Remembrance services provide opportunities for veterans to gather again with those who share that point of reference. They meet again with those who understand and, hopefully, find comfort, solace and healing amongst those who are on the same journey.

However, they offer an opportunity beyond that. They offer the opportunity for those of us who were not there, and who cannot understand, to show the veterans that we care about them and what they went through on our behalf. It mattered that they endured things beyond which we can hope to imagine. It mattered that they experienced such pain and loss. Perhaps most importantly, it matters that they still suffer – physically, emotionally and spiritually – as a result of what their government, their people – we – asked them to do.

We remember that war is (as Archbishop Welby said) a brutalising process and that overcoming its effects requires compassion.

Whether we agree with war, or any particular commitment to war, is (respectfully) a separate discussion. Remembrance is about honouring those who died and those who survived for doing something that we hope and pray we will never have to do ourselves. It is about standing alongside them in their grief, about extending our compassion to them in their pain and about remembering and upholding the humanity in the midst of the inhumane.

As a Chaplain, I have the opportunity to enter into that space with them in some small way by taking part in such services and to offer the healing that is found in the love and grace of Jesus, who said,

Come to me, all of you who are weary and carry heavy burdens, and I will give you rest. Take my yoke upon you. Let me teach you, because I am humble and gentle at heart, and you will find rest for your souls. For my yoke is easy to bear, and the burden I give you is light.[2]

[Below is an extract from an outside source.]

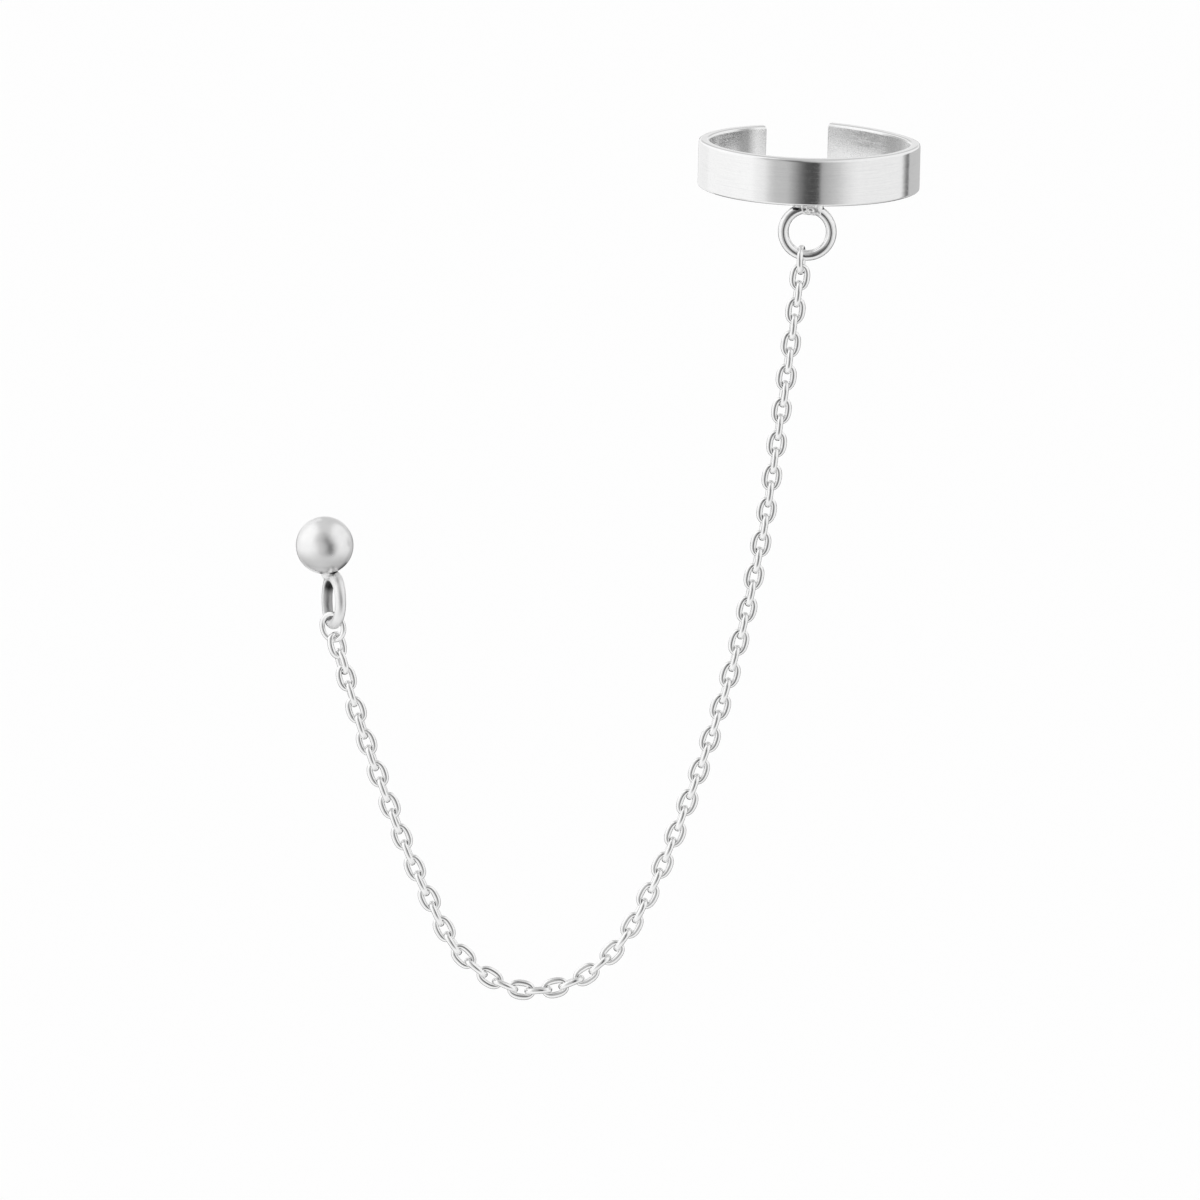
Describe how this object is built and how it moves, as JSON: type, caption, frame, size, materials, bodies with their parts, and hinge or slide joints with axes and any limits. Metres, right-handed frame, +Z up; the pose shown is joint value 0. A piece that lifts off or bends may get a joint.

If we are able to make our remembrance services about those things, then perhaps it will be a natural by-product that we will not repeat the errors of the past and that, in community, grief and healing can find their fulfilment.

Lest We Forget.

 

Chaplain Steve Turnbull serves in the Royal Australian Air Force and is currently posted to RAAF Base Amberley, Qld.



[2] Matthew 11:28-30 NLT


Comments

James
July 12, 2015, 12:07PM
Thanks for your words Steve; and for your ministry.